DATA ROWS:
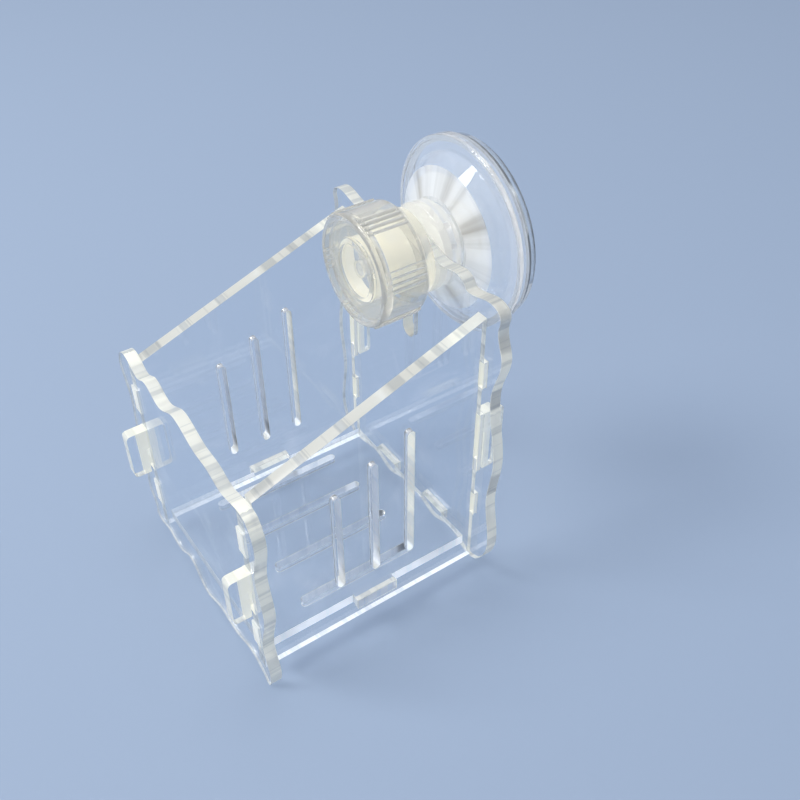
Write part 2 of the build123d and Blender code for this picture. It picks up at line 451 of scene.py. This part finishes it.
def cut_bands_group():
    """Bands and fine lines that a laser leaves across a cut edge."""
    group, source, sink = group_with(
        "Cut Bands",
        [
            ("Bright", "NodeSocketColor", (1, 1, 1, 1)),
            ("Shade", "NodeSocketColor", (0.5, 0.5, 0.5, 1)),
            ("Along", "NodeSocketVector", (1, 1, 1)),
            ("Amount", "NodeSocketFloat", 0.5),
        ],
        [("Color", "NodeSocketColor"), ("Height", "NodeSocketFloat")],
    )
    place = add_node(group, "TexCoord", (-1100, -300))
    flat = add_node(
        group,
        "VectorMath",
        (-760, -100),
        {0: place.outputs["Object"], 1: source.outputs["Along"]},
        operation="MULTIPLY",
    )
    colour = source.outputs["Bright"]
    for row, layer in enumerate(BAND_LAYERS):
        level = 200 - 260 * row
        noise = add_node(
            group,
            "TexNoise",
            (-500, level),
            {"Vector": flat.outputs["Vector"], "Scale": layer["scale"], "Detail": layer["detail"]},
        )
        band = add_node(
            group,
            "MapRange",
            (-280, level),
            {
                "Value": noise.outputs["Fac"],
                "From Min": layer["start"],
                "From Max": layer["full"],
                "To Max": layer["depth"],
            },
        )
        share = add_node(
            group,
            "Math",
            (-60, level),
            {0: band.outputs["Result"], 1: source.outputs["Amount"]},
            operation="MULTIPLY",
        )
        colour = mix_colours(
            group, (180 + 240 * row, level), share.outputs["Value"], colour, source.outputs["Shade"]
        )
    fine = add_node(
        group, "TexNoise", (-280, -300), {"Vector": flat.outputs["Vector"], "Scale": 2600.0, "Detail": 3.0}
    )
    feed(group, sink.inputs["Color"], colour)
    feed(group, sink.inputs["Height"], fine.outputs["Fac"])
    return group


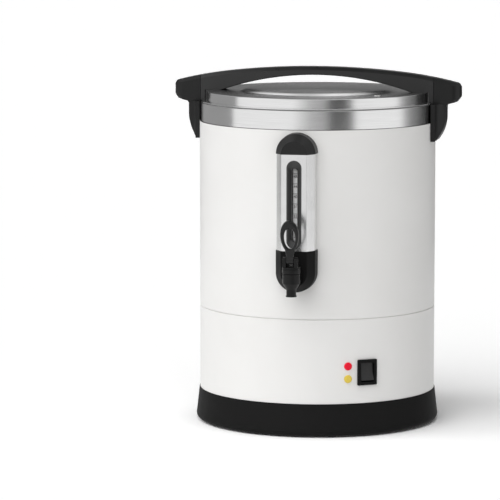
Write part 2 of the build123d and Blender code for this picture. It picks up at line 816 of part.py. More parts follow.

SET EXERCISE:
Print the entries exactly. Include every one.

RIGHT ANSWER:
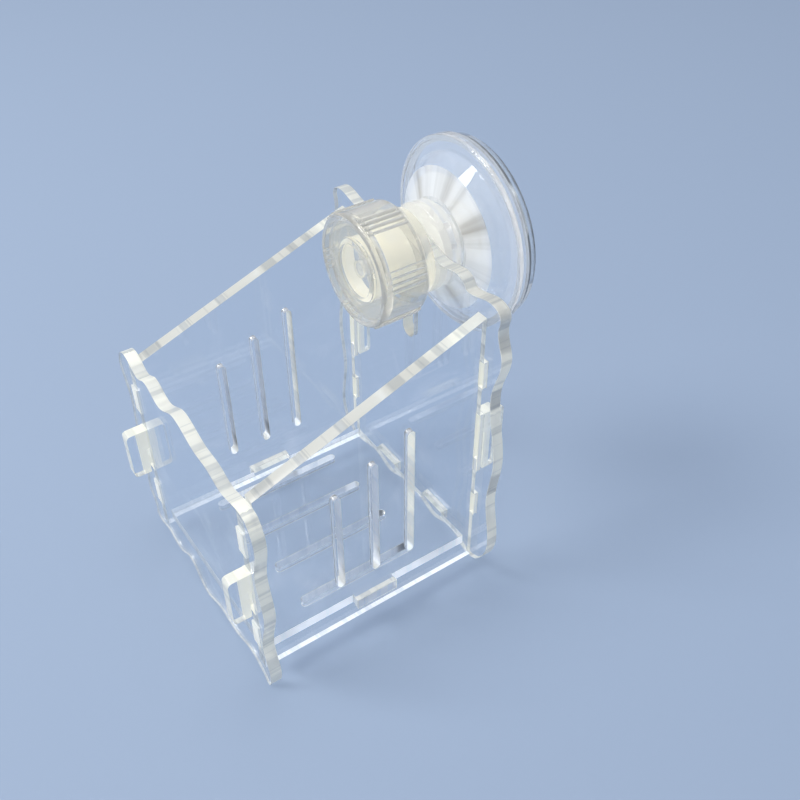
Write part 2 of the build123d and Blender code for this picture. It picks up at line 451 of scene.py. This part finishes it.
def cut_bands_group():
    """Bands and fine lines that a laser leaves across a cut edge."""
    group, source, sink = group_with(
        "Cut Bands",
        [
            ("Bright", "NodeSocketColor", (1, 1, 1, 1)),
            ("Shade", "NodeSocketColor", (0.5, 0.5, 0.5, 1)),
            ("Along", "NodeSocketVector", (1, 1, 1)),
            ("Amount", "NodeSocketFloat", 0.5),
        ],
        [("Color", "NodeSocketColor"), ("Height", "NodeSocketFloat")],
    )
    place = add_node(group, "TexCoord", (-1100, -300))
    flat = add_node(
        group,
        "VectorMath",
        (-760, -100),
        {0: place.outputs["Object"], 1: source.outputs["Along"]},
        operation="MULTIPLY",
    )
    colour = source.outputs["Bright"]
    for row, layer in enumerate(BAND_LAYERS):
        level = 200 - 260 * row
        noise = add_node(
            group,
            "TexNoise",
            (-500, level),
            {"Vector": flat.outputs["Vector"], "Scale": layer["scale"], "Detail": layer["detail"]},
        )
        band = add_node(
            group,
            "MapRange",
            (-280, level),
            {
                "Value": noise.outputs["Fac"],
                "From Min": layer["start"],
                "From Max": layer["full"],
                "To Max": layer["depth"],
            },
        )
        share = add_node(
            group,
            "Math",
            (-60, level),
            {0: band.outputs["Result"], 1: source.outputs["Amount"]},
            operation="MULTIPLY",
        )
        colour = mix_colours(
            group, (180 + 240 * row, level), share.outputs["Value"], colour, source.outputs["Shade"]
        )
    fine = add_node(
        group, "TexNoise", (-280, -300), {"Vector": flat.outputs["Vector"], "Scale": 2600.0, "Detail": 3.0}
    )
    feed(group, sink.inputs["Color"], colour)
    feed(group, sink.inputs["Height"], fine.outputs["Fac"])
    return group


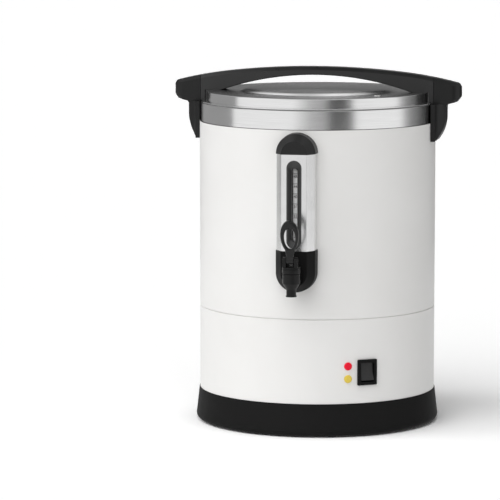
Write part 2 of the build123d and Blender code for this picture. It picks up at line 816 of part.py. More parts follow.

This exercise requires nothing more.